60 ЛЕТ ГАЗЕТЕ "СОВЕТСКАЯ РОССИЯ"

«Советской России» 60 лет. Это 30 дочикинских советских + 30 чикинских антисоветских. Что за возраст! Особенно если учесть, что власть, реализуя свой новейший патриотический девиз «Денег нет, но вы держитесь!», обещает скоро довести среднюю продолжительность жизни в стране до 100 лет.

Недавно по мотиву прекрасной песни из кинофильма «Спутники» по одноименной повести Веры Пановой я написал стихотворение, которое начинается так:

На всю оставшуюся жизнь
Мне хватит в «Завтра» публикаций,
За них – проклятий и оваций
На всю оставшуюся жизнь.

На всю оставшуюся жизнь
Мне хватит дружбы Александра,
Хоть я в глазах его - Кассандра
На всю оставшуюся жизнь.

На всю оставшуюся жизнь
Мне хватит рядом Кати Глушик –
Не надо мне других хохлушек
На всю оставшуюся жизнь…

Это было написано в спешке, поторопился. Я обязан был сказать о публикациях и в «Советской России», должен был упомянуть не только Александра, но и Валентина, а рядом с Катей Глушик назвать Надю Гарифуллину и Галину Ореханову. Да, именно так, ибо, придя в «Россию», когда мне было 30 + 37, я успел напечатать там полсотни статей, за который тоже огреб проклятия и получил аплодисменты.

Действительно, ведь какие статьи-то удавалось печатать! А какое было время! Вспоминаю: на огромном митинге с балкона гостиницы «Москва» вчерашний любимец «Правды» критик Валентин Оскоцкий оглашает необозримую Манежную площадь воплем: «Прав был американский президент Рональд Рейган: Россия – империя зла!»… А газета 13 марта 1988 года печатает статью никому неведомой преподавательницы химии ленинградского вуза Нины Андреевой «Не могу поступаться принципами», в которой разоблачается вся лживость и опасность, затеянной Горбачевым и Яковлевым предательской контрреволюционной перестройки. Разве можно об этом забыть! Тогда этой статьей Андреева и Чикин вдвоем могли остановить контрреволюцию. Ведь статью тотчас перепечатали многие областные газеты, её читала вся страна, но… 5 марта появляется ловкая, бесстыдная статья в «Правде». И секретари многих обкомов, райкомов, первичек вытягиваются в струнку. Партийная дисциплина… А иные русские писатели, до сих пор слывущие патриотами, кидаются на помощь Яковлеву, печатают вороха солженицынского вздора и даже в компании с русскоязычными проклинают убитого деревенского мальчишку Павлика Морозова, вставшего на защиту несчастной матери от негодяя отца...

 

А время идёт, контрреволюция крепчает, вылезли и заголосили афанасьевы и черниченки, переметнулись ульяновы и лавровы, раскрыли свою истинную русофобско-антисоветскую суть маркзахаровы и радзинские, ещё раз все осмотрев и обнюхав, выползли сванидзы и млечины…Рушат советские памятники, поносят и выворачивают наизнанку Советское время, когда сами они благоденствовали и благоухали, а прежде всего клевещут на Сталина и Ленина… А газета с 16 января по 6 марта 1993 года – почти два месяца!- печатает огромный цикл моих статей «Кадры решают все» - в защиту Сталина от невежественной лжи всех этих оборотней. А ведь тираж-то газеты – под миллион экземпляров! Не помню, был ли тогда гонорар, видимо, был. Но помню, что ко мне домой пришли три незнакомых мне предпринимателя и за этот цикл вручили премию, - кажется, 30 тысяч.

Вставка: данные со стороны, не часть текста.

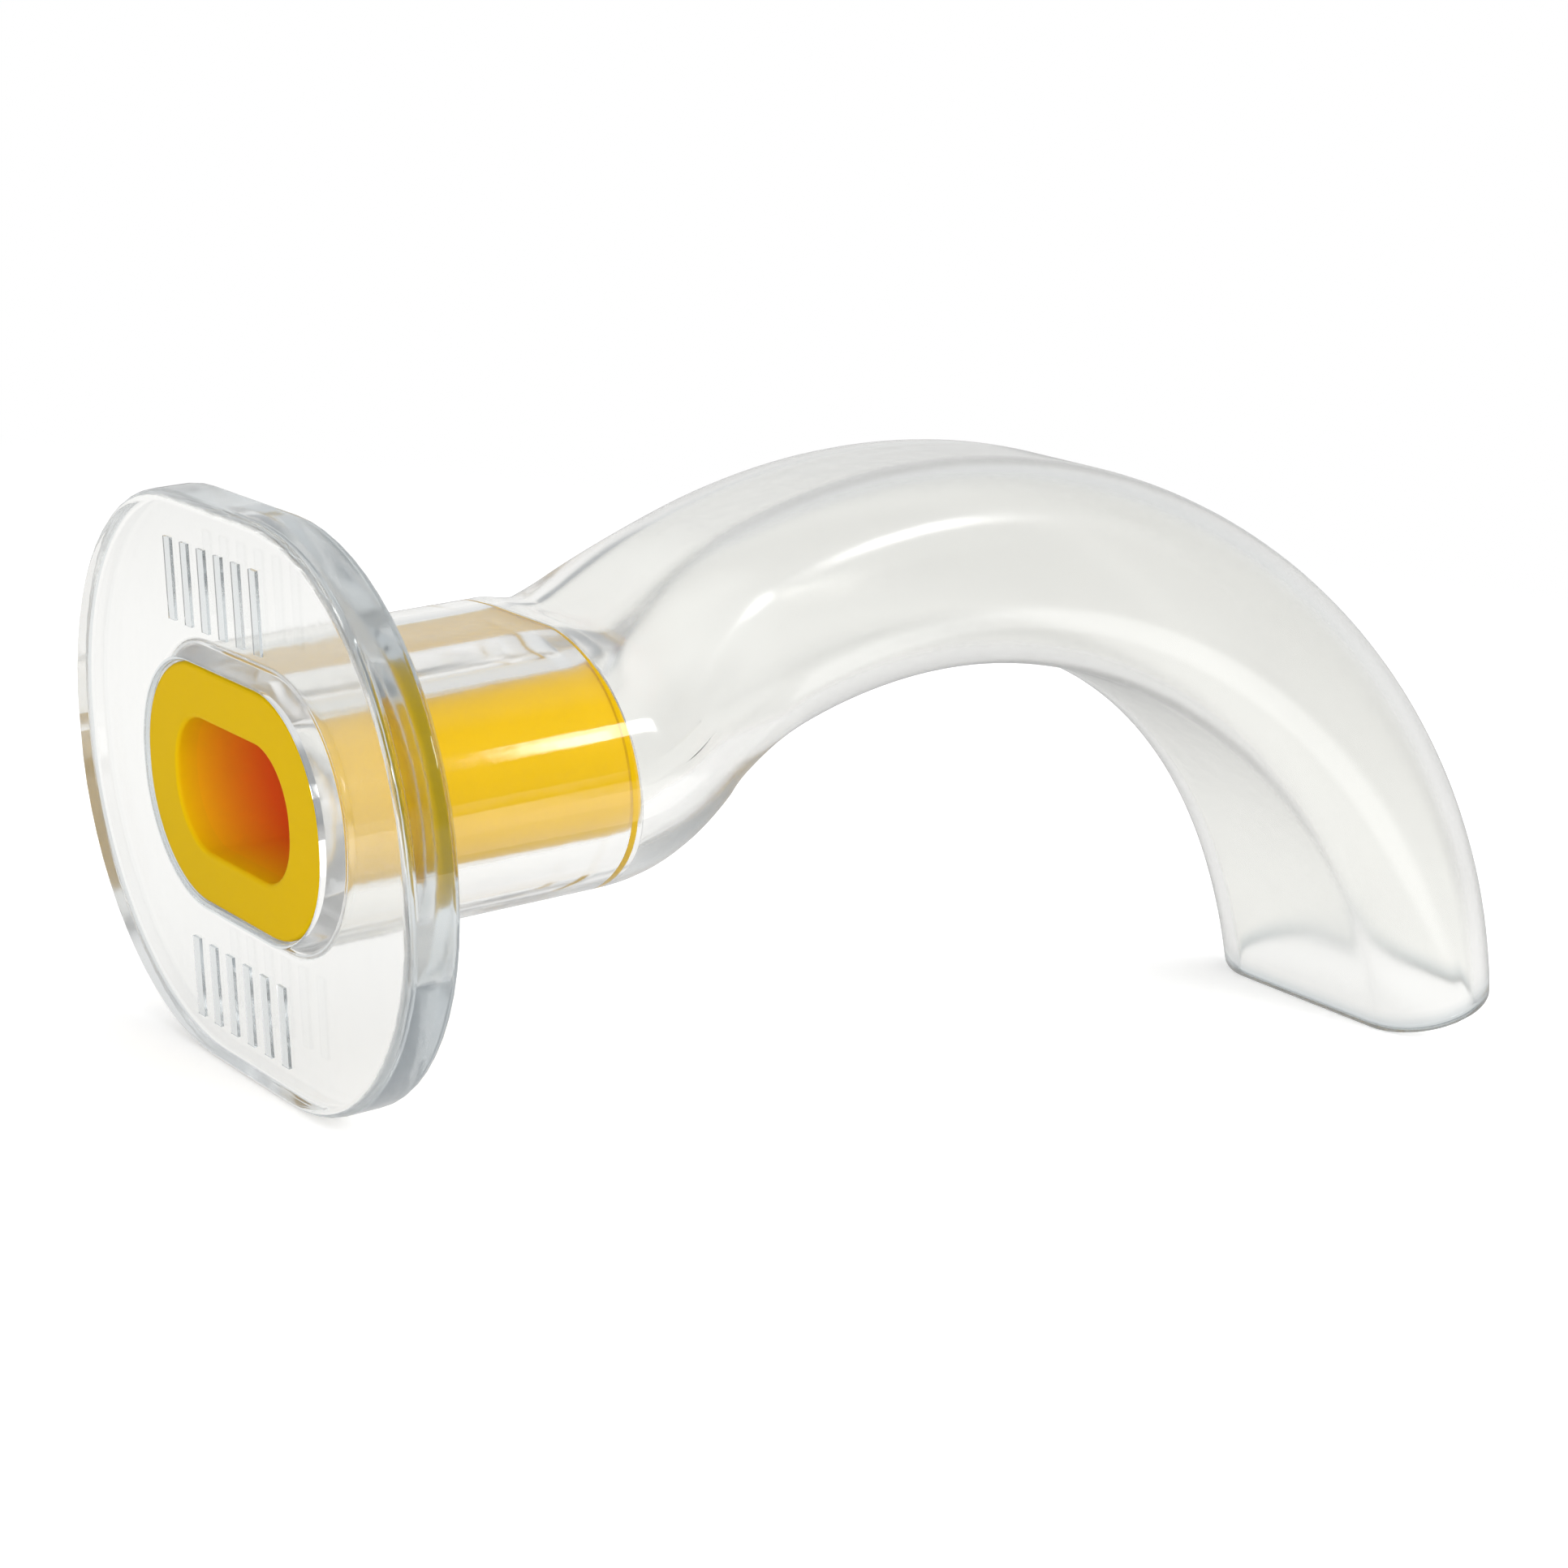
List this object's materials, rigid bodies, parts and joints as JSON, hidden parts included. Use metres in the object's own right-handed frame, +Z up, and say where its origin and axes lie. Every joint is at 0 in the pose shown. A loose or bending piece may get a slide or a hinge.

Прекрасно помню и то, как появилась в газете моя первая статья. Дело было так… В «Литературке», где главным редактором был тогда Федор Бурлацкий, он в двух номерах напечатал насквозь лживую статью Евгения Евтушенко «Фехтование в навозной кучей». О Феде достаточно сказать, что в зыбкие дин ГКЧП у него были наготове два номера газеты – один за ГКЧП («Ура!»), другой против («Долой!»). Ну, в соответствующий день напечатали второй вариант. Правда, потом Федю выставил из газеты сам коллектив редакции.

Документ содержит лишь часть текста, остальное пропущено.